Five more invited to Cooperstown
Union chief Marvin Miller left out, sparking controversy
Nashville, Tenn. ? At last, Bowie Kuhn beat Marvin Miller at something.
The late commissioner was elected to the Baseball Hall of Fame on Monday while Miller was rejected by a revamped Veterans Committee stacked with those he regularly opposed – and beat – in arbitration and bargaining sessions that altered the history of the game.
“Bowie was a close friend and a respected leader who served as commissioner during an important period in history, amid a time of change,” commissioner Bud Selig said, adding: “I was surprised that Marvin Miller did not receive the required support given his important impact on the game.”
Former Dodgers owner Walter O’Malley, managers Dick Williams and Billy Southworth and ex-Pirates owner Barney Dreyfuss also were elected.
Manager Whitey Herzog and umpire Doug Harvey each missed induction by a single vote. Ewing Kauffman, the former owner of the Royals, did not receive enough votes.

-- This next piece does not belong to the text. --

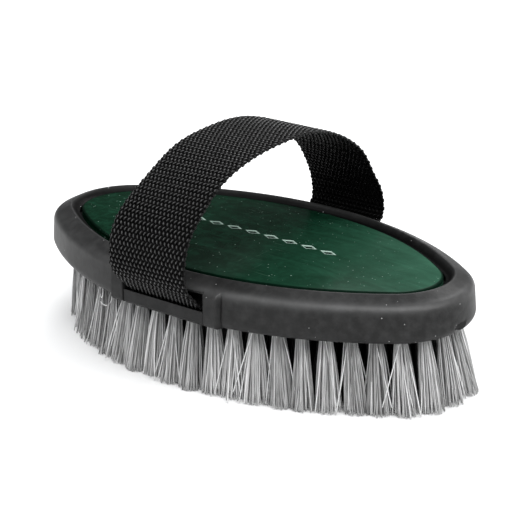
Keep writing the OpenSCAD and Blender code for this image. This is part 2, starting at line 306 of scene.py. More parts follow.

Dreyfuss helped bring peace between the American and National Leagues by arranging the first World Series in 1903. O’Malley united the East and West Coasts under baseball’s flag when he moved the Dodgers to Los Angeles.
Kuhn presided over the introduction of night games to the World Series and baseball’s first, tentative steps into national marketing. But the game also changed in ways he fiercely resisted: Free agency, salary arbitration and dozens of other benefits that Miller won for the players as the head of their union.
“I think it was rigged, but not to keep me out. It was rigged to bring some of these (people) in. It’s not a pretty picture,” Miller said by telephone after being informed of the results by the Associated Press. “It’s demeaning, the whole thing, and I don’t mean just to me. It’s demeaning to the Hall and demeaning to the people in it.”
Miller, who was head of the player’s union from 1966 to 1982, did not come close, receiving only three of 12 possible votes. Under the previous system, Miller received 63 percent of the votes earlier this year while Kuhn got 17 percent – a reversal noticed by Miller’s successor at the players’ union, Donald Fehr.
“Over the entire scope of the last half of the 20th century, no other individual had as much influence on the game of baseball as did Marvin Miller,” Fehr said.